NATO Standardization Staff Group

The NATO Standardization Staff Group (NSSG) assists the Director of the NSO. It is a staff-level forum that facilitates coherence of NATO standardization activities and procedures across NATO bodies, especially the standardization tasking authorities. The tasking authorities are senior NATO committees that can task subordinate groups to produce Standardization Agreements and Allied Publications.

Achievements and products

Alliance operations and missions cannot be effective or efficient without common standards. Partners’ force contributions to NATO-led operations and missions can only succeed by using the Alliance’s proven portfolio of standards in all standardization fields – operational, procedural, materiel and administrative.

The products of NATO’s standardization tasking authorities ensure that the armed forces of the Alliance and force-contributing partners can operate efficiently and effectively together.

The NATO Standardization Documents Database (NSDD) provides consolidated storage of all NATO standardization documents and their related information, including national ratification data.

The NATO Standardization Office (NSO) facilitates standardization contributions to the NATO Defence Planning Process (NDPP) to achieve interoperability. The NDPP aims to coordinate national and multinational development of forces and capabilities for the full range of Allied operations and missions. Standardization contributions to the NDPP enhance the interoperability of those forces and capabilities.

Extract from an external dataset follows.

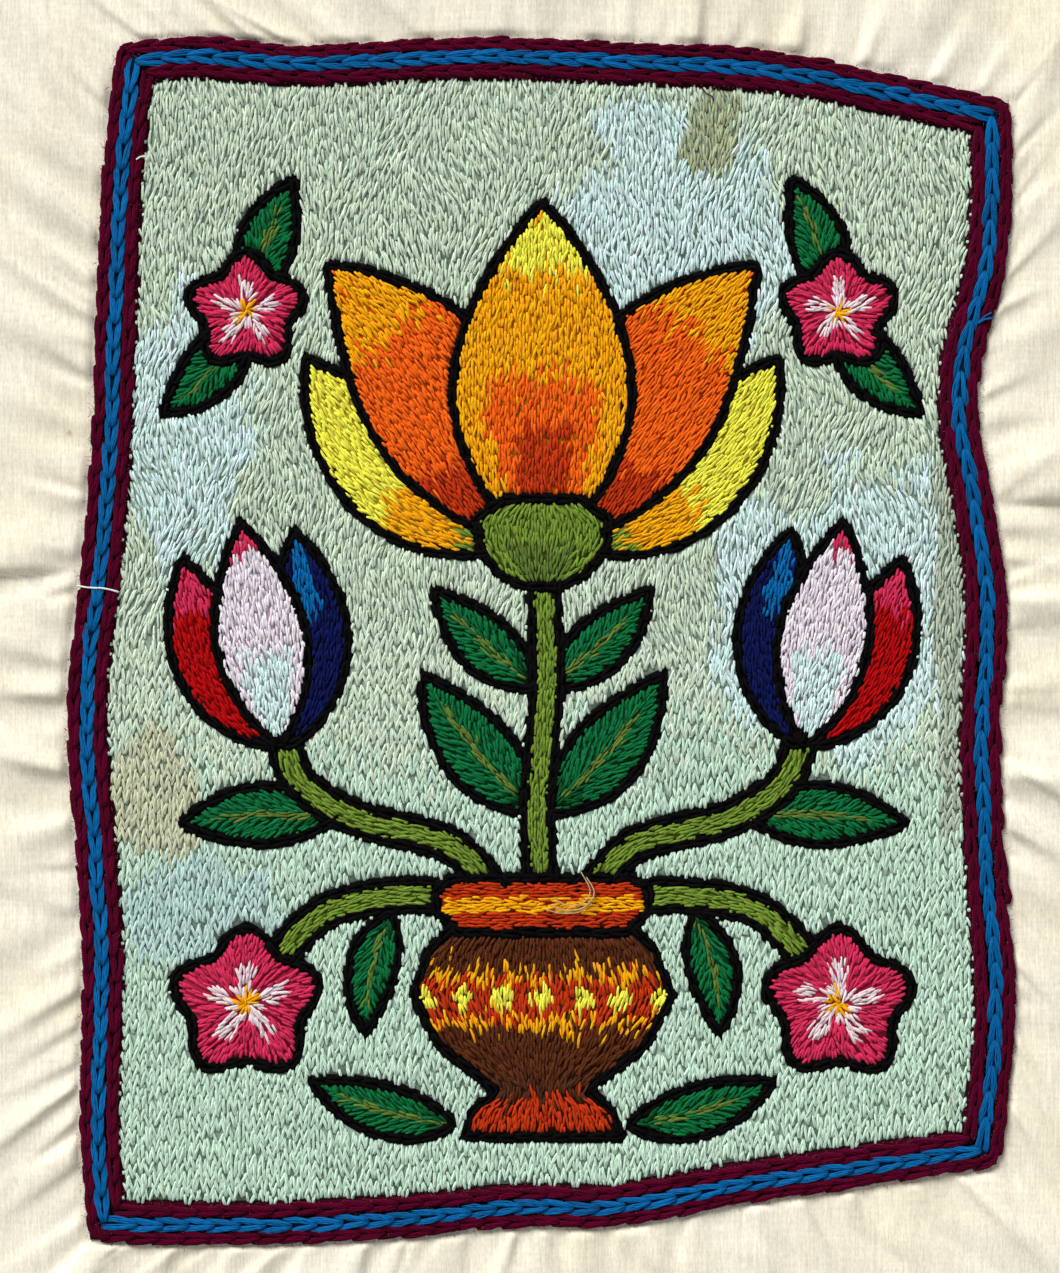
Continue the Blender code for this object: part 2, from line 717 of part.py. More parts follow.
def main() -> None:
    """Build the whole panel."""
    clear_scene()
    build_cloth()
    build_border_row("border_outer_row", ROW_PITCH, "maroon", True)
    build_border_row("border_middle_row", 0.0, "blue", False)
    build_border_row("border_inner_row", -ROW_PITCH, "maroon", False)
    build_picture()


main()
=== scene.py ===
"""Dress the embroidered panel with puckered cloth, chain-stitch rows and filling stitches.

Sizes are millimetres in the panel's own frame, with +X to the picture's right, +Y to its top and
+Z out of its face, and they become metres in the meshes. The picture is a vase of flowers whose
two sides mirror each other about the line x = AXIS_X.
"""

import logging
import math
from dataclasses import dataclass
from enum import Enum
from typing import NamedTuple

import bmesh
import bpy
import numpy as np
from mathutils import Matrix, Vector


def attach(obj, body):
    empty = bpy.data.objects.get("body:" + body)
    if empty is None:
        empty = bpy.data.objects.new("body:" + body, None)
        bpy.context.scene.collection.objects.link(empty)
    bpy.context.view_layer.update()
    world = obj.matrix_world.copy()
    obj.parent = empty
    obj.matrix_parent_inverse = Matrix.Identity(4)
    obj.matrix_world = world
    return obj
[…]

STANAGs and Allied Publications promulgated by the NSO are essential for the NATO Evaluation Programme, which is under the responsibility of the Supreme Allied Commander Europe (SACEUR). This programme provides SACEUR with a statement describing a unit’s capability to execute its assigned mission. Furthermore, NATO standards are needed to certify units that are selected to become part of the NATO Response Force.\

NATO terminology is stored and managed by the NATO Terminology Database, called NATOTerm, which contains more than 10,000 definitions of NATO terms, helping to promote common understanding.